Ahmed Younis Khader Abu Daqqa

Ora, qui, davanti a me, da testimone, da denunciante, mi consegno. Consegno la retorica e depongo la parola. Come ha scritto Sanguineti, “rinuncio all’universo”.

Non crediate che ci sia un modo per entrare in certi luoghi, non pensate che esista scappatoia per sentirsi immuni da uno scontro col pensiero, sia pur attraverso la più casuale e sporadica delle soste presso avamposti offuscati e per nulla destinati alla schiarita.

Non basta questo, non basta il lontano, non basta il vicino, non basta la carezza indomita e priva di consenso della madre, non basta lo sguardo ritroso e trattenuto del padre, non basta la smorfia tenera e socchiusa del fratello, non basta la mano timida e incerta dell’amico, non basta il tentativo del visitatore al luogo del lutto, non basta il mondo intero, e nemmeno l’universo.

Forse non basterebbe nemmeno soffermarsi sull’ipotesi che è stato tutto un errore, che il tutto non avrebbe dovuto fondarsi su come invece tutto funziona.
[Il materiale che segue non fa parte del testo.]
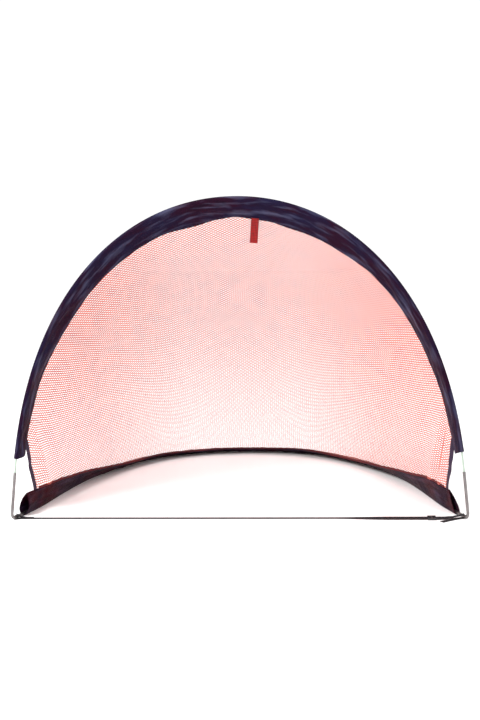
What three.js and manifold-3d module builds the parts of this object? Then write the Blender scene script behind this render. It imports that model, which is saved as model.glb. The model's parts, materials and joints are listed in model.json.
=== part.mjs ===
// A small pop-up soccer goal. Two springy hoops, one upright and one on the ground, are joined by
// two bent steel corner tubes, and a net is stretched between the fabric sleeves on the hoops.
// Millimetres. +X is to the right along the mouth, +Y points back into the goal, +Z is up.
// The origin is on the floor, under the middle of the goal.

import * as THREE from 'three'
import * as BufferGeometryUtils from 'three/addons/utils/BufferGeometryUtils.js'
import Module from 'manifold-3d'

const wasm = await Module()
wasm.setup()

// overall sizes
const goalWidth = 1200
const archTop = 833
const goalDepth = 880

// corner tubes
const tubeDiameter = 8
const uprightLength = 125
const uprightLean = 6.1
const groundLegLength = 130
const groundLegToeIn = 17.5
const cornerBendRadius = 18

// springy rods
const rodDiameter = 5
const rodSeatDepth = 40
const rodGapAtPivot = 4.8
const rodFootProud = 0.8
const jointBetweenRods = 2

// ferrules that join each hoop's two rods
const ferruleLength = 60
const ferruleWall = 1

// sleeves
const sleeveWidth = 56
const sleeveSkin = 0.8
const sleeveFlap = 1.6
const plySwell = 0.2
const pressedFlat = 0.54
const archSleeveRise = 38
const baseSleeveStart = 52
const archBandTurnAtTop = 27
const archBandTurnAtSides = 78
const baseBandTipAtCorner = 12
const baseBandTipAtBack = 72

// net, bindings and tab
const netThickness = 0.5
const netSag = 26
const netSagSlant = 0.7
const netCornerInset = 62
const netArchInset = 45
const bindingWidth = 13
const bindingThickness = 1.2
const tabWidth = 20
const tabLength = 62
const tabThickness = 1.2
const tabOffset = 56
const tabOverlap = 2

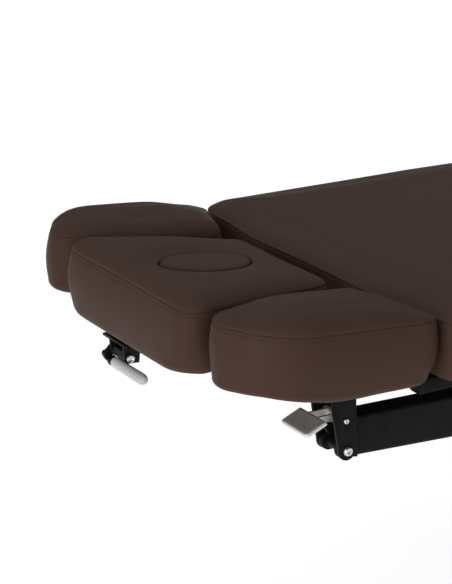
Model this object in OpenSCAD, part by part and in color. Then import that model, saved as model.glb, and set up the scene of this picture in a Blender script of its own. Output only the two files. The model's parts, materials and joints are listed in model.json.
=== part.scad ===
// Spa treatment bed: electric lifting columns, raising back, tilting head section with a face plug,
// two tilting armrests. Head end towards -X, foot end towards +X, the lying person's right towards -Y.

/* [Table] */
// Height of the cushions' top seam above the floor
seam_h = 700; // [650:10:760]
// Half the width of the back and seat cushions
table_hw = 381; // [360:1:390]
// Far end of the seat and leg cushion, from the head cushion's back seam
foot_end = 1760; // [1600:10:1900]
// Distance from the back seam of the head cushion to the back hinge
hinge_x = 720; // [700:5:740]

/* [Cushions] */
// Height from the seam down to the underside of the head and arm cushions
pad_t = 93; // [80:1:96]
// Rise of a cushion's crown above its seam
crown = 15; // [10:1:18]
// Thickness of the boards under the cushions
board_t = 15; // [12:1:15]
// Half width of the head cushion at its front edge
head_hw = 208; // [190:1:210]
// Half width of the head cushion at its back edge
head_back_hw = 130; // [110:1:135]
// Length of the oval face plug
plug_l = 150; // [120:1:160]
// Width of the oval face plug
plug_w = 104; // [90:1:110]
// Tilt of the head section and the armrests as the bed stands
rest_tilt = 4.66; // [3:0.1:5]

/* [Chassis] */
// Width of a side rail
rail_w = 40; // [36:1:40]
// Height of a side rail
rail_h = 60; // [50:1:60]
// Inner face of a side rail, from the middle
rail_in = 245; // [240:1:250]
// Wall of the rails and tubes
wall = 3; // [2:0.5:4]
// Middle of the lifting column at the head end
col_head_x = 560; // [540:5:570]
// Middle of the lifting column at the foot end
col_foot_x = 1260; // [1200:10:1300]

/* [Columns] */
// Length of each column tube
col_l = 300; // [280:5:304]
// Outer tube across the bed
col_w = 130; // [120:1:140]
// Outer tube along the bed
col_d = 90; // [80:1:100]

/* [Base] */
// Length of a foot bar
foot_bar_l = 520; // [480:10:540]
// Position of the foot bar at the foot end
foot_bar_x = 1400; // [1360:10:1450]

/* [Hidden] */
$fn = 48;

shift_x = -733.79;             // puts the origin under the middle of the bed
leather = [0.30, 0.23, 0.20];
dark = [0.14, 0.14, 0.14];
grey = [0.36, 0.36, 0.35];
light = [0.74, 0.75, 0.73];
plastic = [0.10, 0.10, 0.11];
ply = [0.72, 0.58, 0.40];

rail_top = -148;               // heights below the seam
rail_bot = rail_top - rail_h;
rail_low = rail_bot - 7;        // underside of the rails behind their raised head ends
tube = 25;                     // square tube of the back and head frames
tube_top = -108;
tube_bot = tube_top - tube;
back_t = 85;                   // back and seat cushions, seam to underside
back_seam = -8;
board_bot = -108;
nose_z = -43;                  // axis of the back hinge, in the middle of the cushion's thickness
nose_r = 50;
arm_b = [-80, -190];           // armrest pivot bolt, x and z
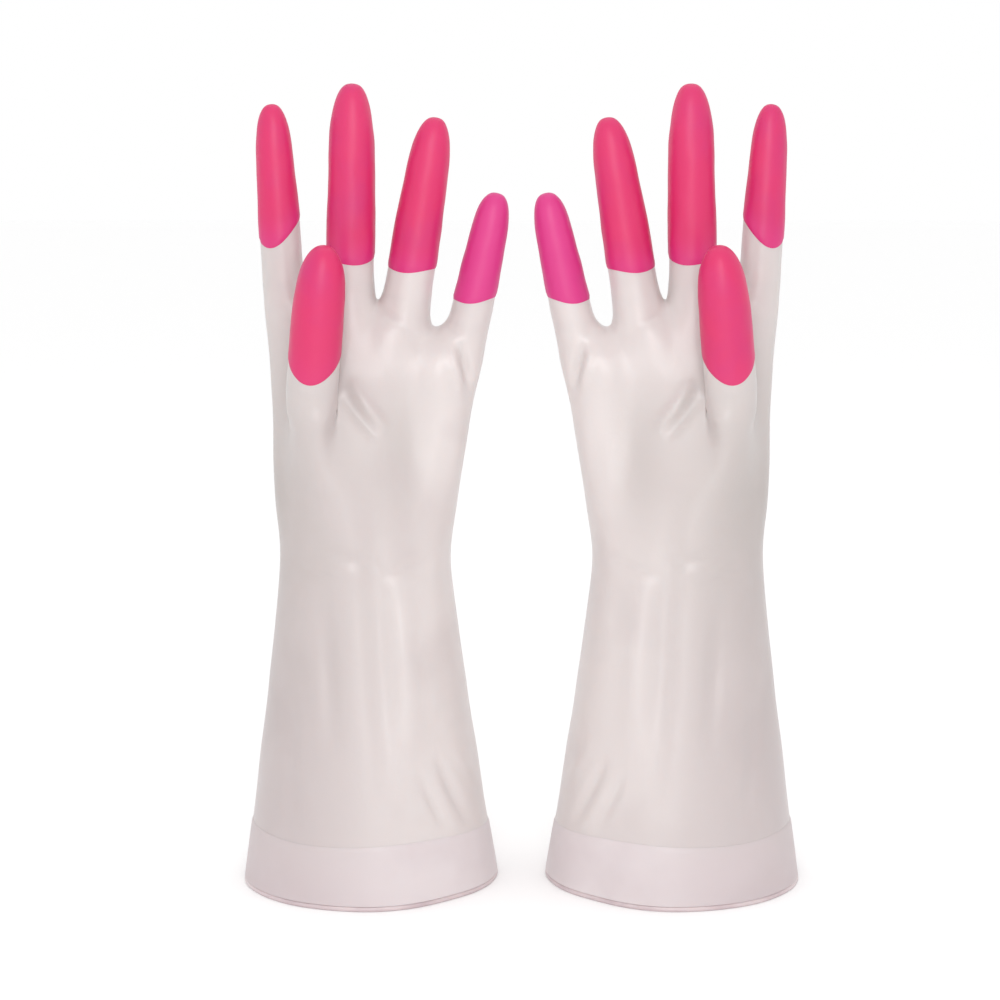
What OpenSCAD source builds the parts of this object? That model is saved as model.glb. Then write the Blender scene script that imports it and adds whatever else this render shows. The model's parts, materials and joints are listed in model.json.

Che ben altro avrebbe dovuto regolare i tempi, senza farsi bastare l’imbarazzo di non essere nati e vissuti nel luogo sbagliato, senza la colpa di un’ignoranza che vive da intrusa, insinuata tra l’impotenza e il vile candore dell’abitudine all’impossibilità della reazione.

L’universo di Sanguineti è una questione di luoghi e di ragioni, di casuali e antiche sistemazioni del destino. Noi qui, loro lì, io davanti a me, nella più sincera e irriconoscibile vergogna.

Sarà stata questa, la rinuncia forzata di Ahmed Younis Khader Abu Daqqa, morto giorni fa sotto i colpi della rappresaglia. Come lui, 13 anni di giovinezza calati dentro una maglia di pallone, mille e altri mille, finiti dentro l’istantanea e dolorosa rinuncia all’universo.

A chi un subitaneo e breve lasso di attenzione, e a chi niente, perduto nella sua infanzia interrotta e lanciato verso il buio che a nostra insaputa nutre la nostra irriconoscibile vergogna. Ne siamo fuori, ne siamo stati dentro. Io, oggi, mi consegno, senza che niente cambi e senza che niente ascolti e condanni la mia confessione. Ma mi consegno, per un tempo minimo, mortale, che, come il Poeta, rinuncia al suo universo. Dice un celebre proverbio arabo, “Gli uomini somigliano al loro tempo più che ai loro padri”.